第一场-D-Daydreaming Stockbroker

题目链接：点击打开链接

（一）题面：

Description

Gina Reed, the famous stockbroker, is having a slow day at work, and between rounds of solitaire she is daydreaming. Foretelling the future is hard, but imagine if you could just go back in time and use your knowledge of stock price history in order to maximize your profits!

Now Gina starts to wonder: if she were to go back in time a few days and bring a measly $100 with her, how much money could she make by just buying and selling stock in Rollercoaster Inc. (the most volatile stock in existence) at the right times? Would she earn enough to retire comfortably in a mansion on Tenerife?

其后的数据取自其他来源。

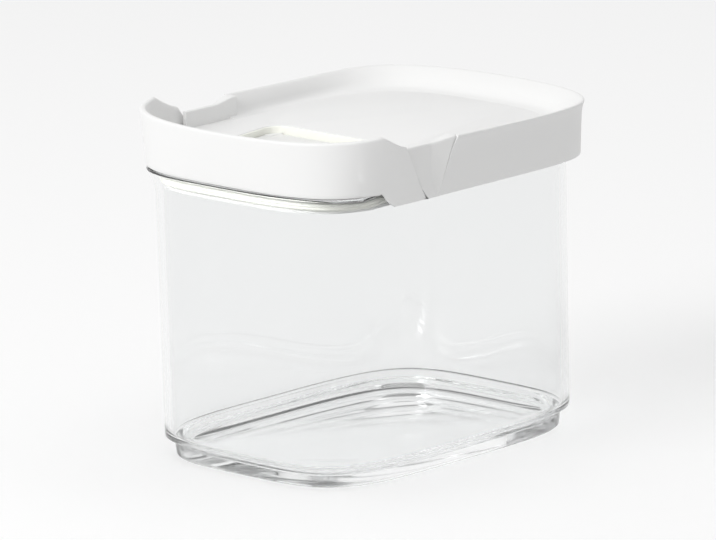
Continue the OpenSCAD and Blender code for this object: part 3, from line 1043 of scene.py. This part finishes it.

Note that Gina can not buy fractional shares, she must buy whole shares in Rollercoaster Inc. The total number of shares in Rollercoaster Inc. is 100 000, so Gina can not own more than 100 000 shares at any time. In Gina’s daydream, the world is nice and simple: there are no fees for buying and selling stocks, stock prices change only once per day, and her trading does not influence the valuation of the stock.

Input

The first line of input contains an integer d (1 ≤ d ≤ 365), the number of days that Gina goes back in time in her daydream. Then follow d lines, the i’th of which contains an integer pi (1 ≤ pi ≤ 500) giving the price at which Gina can buy or sell stock in Rollercoaster Inc. on day i. Days are ordered from oldest to newest.

Output

Output the maximum possible amount of money Gina can have on the last day. Note that the answer may exceed 232.

Sample Input

6
100
200
100
150
125
300

Sample Output

650

（二）题目大意：

已知你初始时有100金币，你要去买股票，给出n天中每一天股票的单价格，即每一股的价格，你可以以这个价格买入股票，也可以以该价格卖出你已经有的股票。并且任意时刻你拥有的股票数不能超过10000股。问：n天后你最多拥有多少金币。

（三）解题思路：

1. 虑贪心的想法：低价的时候买入出股票，高价的时候卖出股票。
2. 低价是指当天的价格低于前一天的价格以及后一天的价格，而高价是指当天的价格高于前一天以及后一天的价格。

（四）具体代码（队友写的代码）：

#include<iostream>
#include<cstdio>
#include<cstring>
#include<algorithm>
#define ll long long

using namespace std;
int main()
{
    #ifdef AFei
    freopen("in.txt", "r", stdin);
    #endif // AFei
    int d;
    int a[400], f[400];
    scanf("%d", &d);
    a[0] = 1000;

    for(int i = 1; i <= d; ++ i)
    {
        scanf("%d", &a[i]);
        if(a[i] == a[i-1])
        {
            i --;
            d --;
        }
    }
    a[d+1] = -1;
    for(int i = 0; i <= d; ++ i)
    {
        if(a[i+1] > a[i])
            f[i] = 1;
        else if(a[i+1] < a[i])
            f[i] = -1;
        else
            f[i] = 0;
    }
    ll money = 100;
    int cpnum = 0;
    for(int i = 1; i <= d; ++ i)
    {
        if(a[i] <= money && f[i] == 1 && f[i-1] == -1)
        {
            ll t = money/a[i];
            if(t >= 1e5)    t = 1e5;
            cpnum = t;
            money -= t*a[i];
        }
        else if(f[i] == -1 && f[i-1] == 1)
        {
            money += cpnum * a[i];
            cpnum = 0;
        }
    }
    cout << money << endl;
    return 0;
}